3. In terms of creating sustainable innovation and change, how do the approaches of an individual institution differ from that of a system?

The basic model for sustaining innovation is the same but there are things we can do at the system level that institutions can’t accomplish as easily on their own. For example, there are system-wide and state-wide policies that can get in the way of innovative practice. Some of the policies we have in place currently with regard to allowing online education into our states are beginning to get in the way of some of these innovations. We have faculty workload reports that have to be done for the state legislature that are based on older models of thinking about the kind of work faculty do that can get in the way of innovation. Those are things that are very difficult for institutions in and of themselves to affect change. When they can turn to the system for help in those areas, we can help actually clear the path for them.

Lately, I’ve been thinking about change driven from the system and from a center like the one I’m directing as being like the catcher at the front of the train — that it’s my job to clear the path for the institutional efforts so they can get the job done that they need to do.

4. What are the biggest roadblocks to innovation when you’re looking at the system level and trying to implement a wider strategy across an entire system?

I’ve gone back and visited some of the sustainability models that we see in areas like biology, ecology and economic development, suggesting that sustainable change is going to require a balance between economic, environmental and social growth in order to ensure desirable outcomes.

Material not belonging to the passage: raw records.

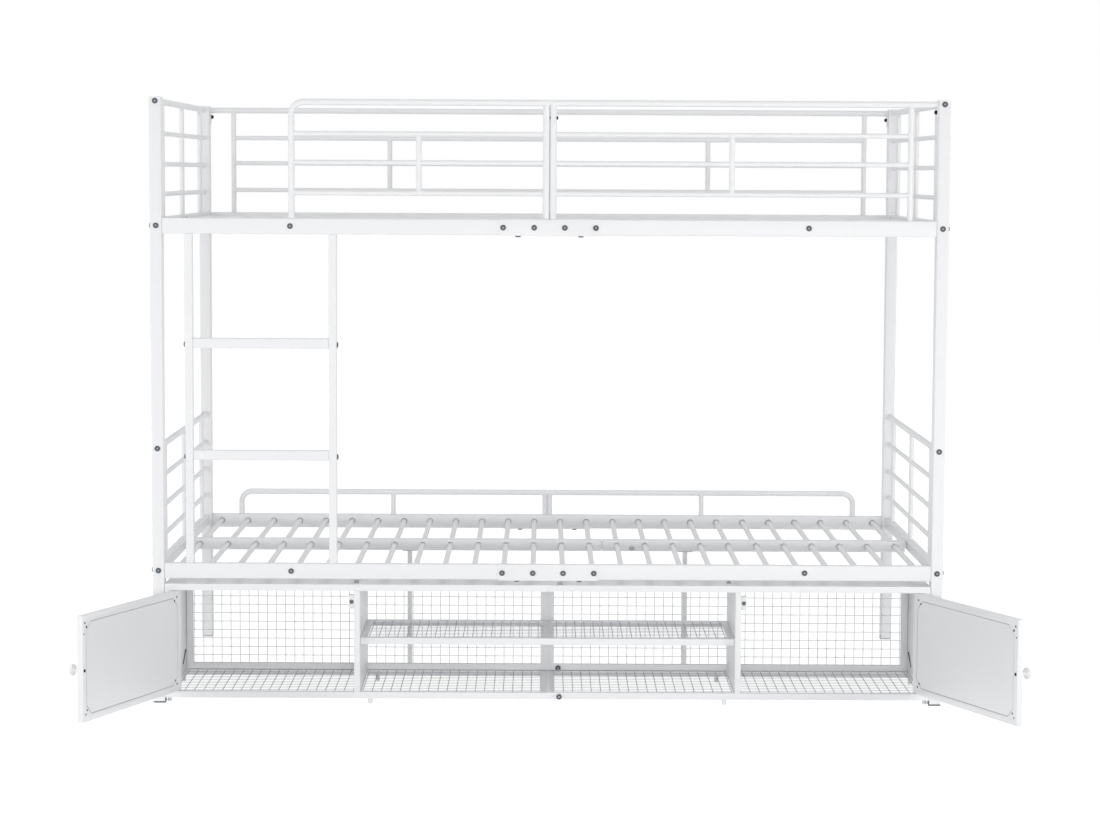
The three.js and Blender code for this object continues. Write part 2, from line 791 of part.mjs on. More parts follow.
// Doors are drawn closed about their pivot axis and then turned open.
// reach runs from the pivot to the free edge; inwards is the door's way from the pivot, -1 or 1.
const doorZ = [baseTop + doorEndGap, topRailBottom - doorEndGap];
const doorWidth = cabinetInner - dividerSpread - dividerThickness - doorHingeGap - doorFreeGap;
const doorReach = doorWidth - pivotInset;
const knobHeight = (doorZ[0] + doorZ[1]) / 2 - knobDrop;

function recessOutline(inwards) {
  const near = -pivotInset + doorBorder;
  const far = doorReach - doorBorder;
  const low = doorZ[0] + doorBorder;
  const high = doorZ[1] - doorBorder;
  const corners = [
    [near + doorCornerCut, low],
    [far - doorCornerCut, low],
    [far, low + doorCornerCut],
    [far, high - doorCornerCut],
    [far - doorCornerCut, high],
    [near + doorCornerCut, high],
    [near, high - doorCornerCut],
    [near, low + doorCornerCut],
  ];
  return new THREE.Shape(corners.map(([x, z]) => new THREE.Vector2(inwards * x, z)));
}

function door(inwards) {
  const x = onSide(inwards, -pivotInset, doorReach);
  const y = centred(0, doorThickness);
  const hollow = block(
    shrunk(x, doorSheet),
    [y[0] + doorSheet, y[1] - doorRecessDepth - doorSheet],
    shrunk(doorZ, doorSheet),
  );
  const recess = plateAlongY(recessOutline(inwards), [y[1] - doorRecessDepth, y[1] + overrun]);
  const pivot = rod('z', pinDiameter + 2 * clearance, grown(doorZ, overrun), [0, 0], pinSides);
  return without(block(x, y, doorZ), [hollow, recess, pivot]);
}

// The knob is turned: a thin neck that widens into a domed head
function knob() {
  const headRadius = knobDiameter / 2;
  const neckRadius = knobNeckDiameter / 2;
  const profile = [
    new THREE.Vector2(0, clearance),
    new THREE.Vector2(neckRadius, clearance),
    new THREE.Vector2(neckRadius, knobProjection / 3),
    new THREE.Vector2(headRadius, (knobProjection * 3) / 5),
    new THREE.Vector2(headRadius, (knobProjection * 4) / 5),
    new THREE.Vector2(headRadius * Math.SQRT1_2, knobProjection * (1 - 1 / 16)),
    new THREE.Vector2(0, knobProjection),
  ];
  const geometry = new THREE.LatheGeometry(profile, knobSides);
  geometry.rotateZ(Math.PI);
  return toSolid(geometry);
}

// A headed pin passes the frame's flange and ends inside the door
function hingePin(headFace, flangeFace, doorFace) {
  const away = Math.sign(headFace - doorFace);
  const tip = doorFace - away * pinReach;
  const head = headFace + away * clearance;
  const profile = [
    new THREE.Vector2(0, tip),
    new THREE.Vector2(pinDiameter / 2, tip),
    new THREE.Vector2(pinDiameter / 2, head),
    new THREE.Vector2(pinHeadDiameter / 2, head),
    new THREE.Vector2(pinHeadDiameter / 2, head + away * pinHeadHeight),
    new THREE.Vector2(0, head + away * pinHeadHeight),
  ];
  const ordered = away > 0 ? profile : profile.reverse();
  const geometry = new THREE.LatheGeometry(ordered, pinSides);
  geometry.rotateX(Math.PI / 2);
  return toSolid(geometry);
}

const doorways = [
  { side: -1, name: 'left', angle: leftDoorAngle },
  { side: 1, name: 'right', angle: rightDoorAngle },
];
for (const { side, name, angle } of doorways) {
  const hinge = new THREE.Group();
  hinge.position.set(side * pivotReach, pivotY, 0);
  hinge.rotation.z = side * toRadians(angle);
  bed.add(hinge);
  addPiece(`door_${name}`, door(-side), whitePowderCoat, hinge);
  const knobPiece = addPiece(`knob_${name}`, knob(), whitePlastic, hinge);
  knobPiece.position.set(-side * (doorReach - knobInset), -doorThickness / 2, knobHeight);

  const pins = [
    { end: 'top', solid: hingePin(topRailBottom + cabinetSheet, topRailBottom, doorZ[1]) },
    { end: 'bottom', solid: hingePin(baseTop - cabinetSheet, baseTop, doorZ[0]) },
  ];
  for (const { end, solid } of pins) {
    const pin = addPiece(`hinge_pin_${name}_${end}`, solid, zincPlate);
    pin.position.set(side * pivotReach, pivotY, 0);
  }
}

// Magnetic catches are screwed to the dividers, just behind the closed doors
function catchBody(side) {
  const near = dividerSpread + dividerThickness + clearance;
  const front = cabinetFront + doorThickness + catchDoorGap;
  const z = centred(baseTop + catchRise, catchHeight);
  const middle = [side * (near + catchWidth / 2), baseTop + catchRise];
  const pocketY = [front - overrun, front + magnetThickness + clearance];
  const pocket = rod('y', magnetDiameter + 2 * clearance, pocketY, middle, pinSides);
  return block(onSide(side, near, near + catchWidth), [front, front + catchDepth], z).subtract(pocket);
}

function magnet(side) {
  const near = dividerSpread + dividerThickness + clearance;
  const front = cabinetFront + doorThickness + catchDoorGap;
  const middle = [side * (near + catchWidth / 2), baseTop + catchRise];
  return rod('y', magnetDiameter, [front, front + magnetThickness], middle, pinSides);
}

for (const { side, name } of ends) {
  addPiece(`catch_${name}`, catchBody(side), whitePlastic);
  addPiece(`magnet_${name}`, magnet(side), darkMagnet);
}

export default bed;
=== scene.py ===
"""Looks of a white metal bunk bed with a low wire cabinet and two hinged doors under its lower bunk.

Lengths are in millimetres until a mesh is made. X runs along the bed, Y from its front to its back and Z up.
"""

import logging
import math
from collections.abc import Sequence
from dataclasses import dataclass, field
from enum import Enum

import bmesh
import bpy
import numpy as np
from mathutils import Matrix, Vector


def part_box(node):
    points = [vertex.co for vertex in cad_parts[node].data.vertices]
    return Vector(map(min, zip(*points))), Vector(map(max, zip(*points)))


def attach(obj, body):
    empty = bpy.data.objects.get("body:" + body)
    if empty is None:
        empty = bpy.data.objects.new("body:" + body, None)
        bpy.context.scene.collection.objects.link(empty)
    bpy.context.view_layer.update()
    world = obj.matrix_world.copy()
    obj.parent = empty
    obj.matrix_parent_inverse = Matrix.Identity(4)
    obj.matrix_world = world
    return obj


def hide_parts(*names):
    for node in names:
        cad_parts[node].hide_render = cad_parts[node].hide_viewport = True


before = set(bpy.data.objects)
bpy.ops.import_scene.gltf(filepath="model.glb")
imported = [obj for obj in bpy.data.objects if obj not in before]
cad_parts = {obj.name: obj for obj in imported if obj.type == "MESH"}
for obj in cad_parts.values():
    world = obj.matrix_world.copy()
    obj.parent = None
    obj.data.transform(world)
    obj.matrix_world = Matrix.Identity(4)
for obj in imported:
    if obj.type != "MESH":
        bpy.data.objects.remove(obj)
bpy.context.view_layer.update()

log = logging.getLogger("bunk_bed")

Array = np.ndarray
Pair = tuple[float, float]
Span = tuple[float, float]
Point = tuple[float, float, float]
Values = Sequence[float] | Array
METRES = 0.001
PER_METRE = 1000.0
AXES = "xyz"
BED = "bed"
ENDS = ((-1, "left"), (1, "right"))
FACES = ("front", "rear")
BUNKS = ("lower", "upper")

# Points round a section: more on the tubes that show large, fewer on rods, screws and wires.
TUBE_SIDES = 28
ROD_SIDES = 24
HOLE_SIDES = 20
SCREW_SIDES = 16
WIRE_SIDES = 8
HEX_SIDES = 6
BEAD_STATIONS = 20
BEAD_SIDES = 6
BEND_STATIONS = 13

# An edge is eased in two steps, first by this share of the easing and then by the whole of it.
EASE_SHARE = 0.3
# The easing takes no more than one part of a block's height in so many.
HEIGHT_PARTS = 3
LEAST_RADIUS = 0.05
BLOCK_STEPS = 3

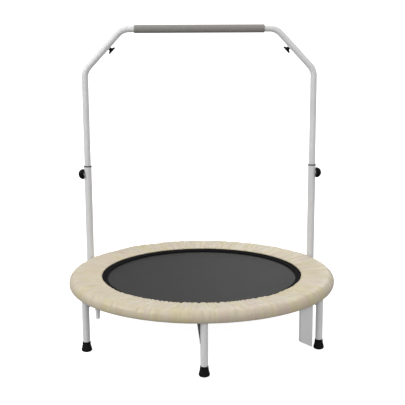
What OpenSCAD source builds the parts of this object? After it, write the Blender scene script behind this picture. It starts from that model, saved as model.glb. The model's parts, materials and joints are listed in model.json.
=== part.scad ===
// Mini trampoline with a height-adjustable handrail.
// Millimetres, +Z up, floor at Z = 0, centre of the mat on the Z axis.
// The user stands on the mat facing -Y; the handrail rises on the +Y side.

/* [Overall] */
// Diameter over the padded skirt
overall_d = 1016; // [960:2:1080]
// Height of the frame tube's centre above the floor
frame_h = 205; // [200:1:230]
// Height of the handlebar's centre line above the floor
bar_h = 1148; // [1100:2:1190]

/* [Frame and legs] */
// Outside diameter of the frame, leg and handrail tube
tube_d = 25.4; // [24:0.1:26]
// Wall thickness of the steel tubes
tube_wall = 1.2; // [1:0.1:1.4]
// Distance of the frame tube's centre line in from the skirt's edge
ring_inset = 23; // [22:0.5:24]
// Outside diameter of a rubber foot at the floor
foot_d = 38; // [36:0.5:40]
// Height of a rubber foot
foot_h = 37; // [34:1:40]

/* [Mat and springs] */
// Diameter of the jumping mat
mat_d = 784; // [780:1:786]
// Thickness of the jumping mat
mat_t = 2; // [1.5:0.1:2.5]
// Number of springs around the mat
spring_count = 36; // [24:6:36]
// Outside diameter of a spring coil
spring_d = 9; // [8:0.5:9]

/* [Handrail] */
// Distance from the mat's centre to the centre line of a handrail post
post_r = 530; // [528:0.5:534]
// Outside diameter of the lower posts
lower_post_d = 30; // [29.8:0.1:31]
// Height of the lower posts' top rim above the floor
lower_post_top = 598; // [578:5:618]
// Distance from the middle to where the top bar's line meets a shoulder's line
bar_corner_x = 306; // [290:2:320]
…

There are some parallels there for what we’re doing in higher education that we need to be really aware of, both in terms of the barriers that we present and the opportunities they present.

We have this notion of the economic piece being this discussion we’ve been having about learning productivity: how do we increase learning quality at a lower cost? We’ve been focusing a lot of our efforts there over the last several years on initiatives like course redesign and a lot of the other online initiatives we’ve seen across the country.

There’s been less discussion about those other two pieces in sustainability models, which is the environmental piece and the policy or people piece of this. In terms of the environmental piece, we have an awful lot of facilities and huge investments in our institutions and facilities that may not necessarily be conducive to new pedagogical models. We’re going to have to address some of these issues, both in terms of real and virtual spaces.

I would argue that the people piece — that’s where the policy issues lay. We’re also going to need to begin thinking more about building better and stronger learning communities and engaging in innovations that will elect us to break down some of the barriers that exist in that piece of transformation work as well.

This interview has been edited for length.